Sunday, October 12, 2008

I Want To Be...

Personally, I think I have the best job ever (besides that of being a mom)! I am an elementary school counselor and I work with students in Kindergarten, first and second grade. Each day brings something new and it's totally unpredictable when you work with kids. I've heard some of the funniest things from the kids while also being involved in very sad and troublesome family situations.

As a guidance counselor I get to do a variety of things, but one of my main goals is to help each student know that they are important, special, of worth and that they are loved. I teach in each classroom once a week for thirty minutes and love coming up with new material and new activities to teach a lesson.

Recently, I came across this poem. I thought it was very profound and wanted to post it. This sums up who I want to be! I frustrate myself. I get so caught up in some of the little things in this world... and, honestly, what do they matter in the real big picture?! Why do some of the small things that bug me or consume my time take me away from fully enjoying life?

Today, for instance, I put everything aside and went for a walk on one of the most beautiful days Boston has to offer - EVER. It was magical. I stopped to notice flowers, cute porches, changing leaf colors. I said Hi to people I walked by and stopped to talk to an older couple sitting on their porch.
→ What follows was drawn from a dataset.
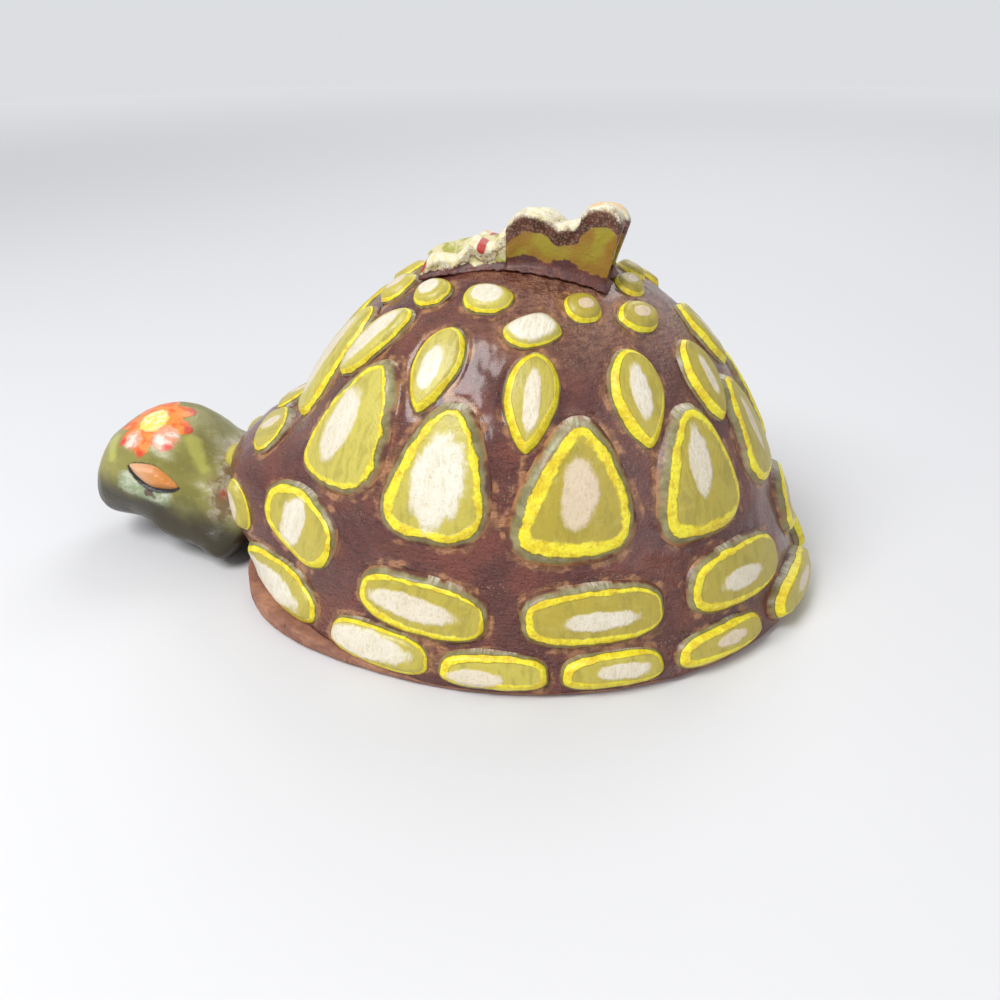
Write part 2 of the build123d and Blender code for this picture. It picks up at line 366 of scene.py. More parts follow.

I took a few minutes to look outside the bubble that constantly surrounds me forcing me to focus only on myself and was amazed by the beauty, peace and goodness that surrounds me.

I have a vision of who I want to be and this poem is going to be my new daily reminder of keeping life in balance and really thinking about what matters most to me.
Here's to more days like today!

I Want To Be
By Thylias Moss

I want to be wise but not so wise that I can't learn anything.
I want to be tall but not so tall that nothing is above me.
I want to be still but not so still that I turn into a mannequin or get mistaken for a tree.
I want to be in motion but I want the ants in my pants to sometimes take a vacation.
Sometimes I want to be slow but not so slow that everything passes me by.
Sometimes I want to be small but not so small that I am easy to miss.
Sometimes I want to be invisible but not gone.
I want to be all the people I know, then I want to know more people so I can be them too.
Then they can all be me.
I want to be eyes looking, looking everywhere.
I want to be ears hearing, hearing everything.
I want to be hands touching, touching everything.
I want to be mouth tasting, tasting everything.
I want to be heart feeling, feeling everything.
I want to be life doing, doing everything.


P.S. And, can I share more good news!!! My sister-in-law got a book contract with a publisher in the United Kingdom and it's going for auction in Germany this week as well. Congrats BECCA!!!